Task: List each line of the data that holds the string "with".

Supplied data:
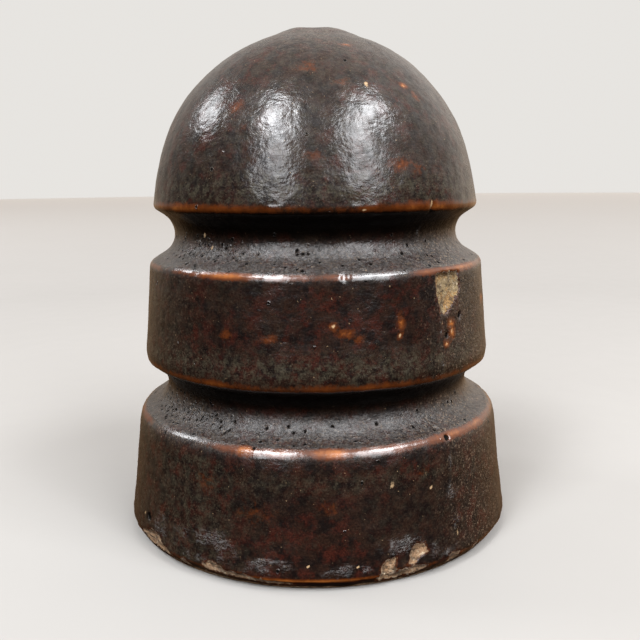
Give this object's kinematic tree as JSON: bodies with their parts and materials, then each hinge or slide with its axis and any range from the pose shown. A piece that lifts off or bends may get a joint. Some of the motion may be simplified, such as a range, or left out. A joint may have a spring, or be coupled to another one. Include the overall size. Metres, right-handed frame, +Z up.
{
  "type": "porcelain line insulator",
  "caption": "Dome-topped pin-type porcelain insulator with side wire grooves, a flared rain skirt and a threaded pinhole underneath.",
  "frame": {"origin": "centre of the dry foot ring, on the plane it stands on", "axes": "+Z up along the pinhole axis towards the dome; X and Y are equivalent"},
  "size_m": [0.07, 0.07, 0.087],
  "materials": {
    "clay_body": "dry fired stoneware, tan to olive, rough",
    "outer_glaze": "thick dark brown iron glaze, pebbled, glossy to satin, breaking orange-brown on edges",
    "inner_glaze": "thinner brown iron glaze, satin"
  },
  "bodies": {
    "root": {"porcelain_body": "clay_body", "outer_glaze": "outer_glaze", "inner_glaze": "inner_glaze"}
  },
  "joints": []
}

Full solution:
Give this object's kinematic tree as JSON: bodies with their parts and materials, then each hinge or slide with its axis and any range from the pose shown. A piece that lifts off or bends may get a joint. Some of the motion may be simplified, such as a range, or left out. A joint may have a spring, or be coupled to another one. Include the overall size. Metres, right-handed frame, +Z up.
  "caption": "Dome-topped pin-type porcelain insulator with side wire grooves, a flared rain skirt and a threaded pinhole underneath.",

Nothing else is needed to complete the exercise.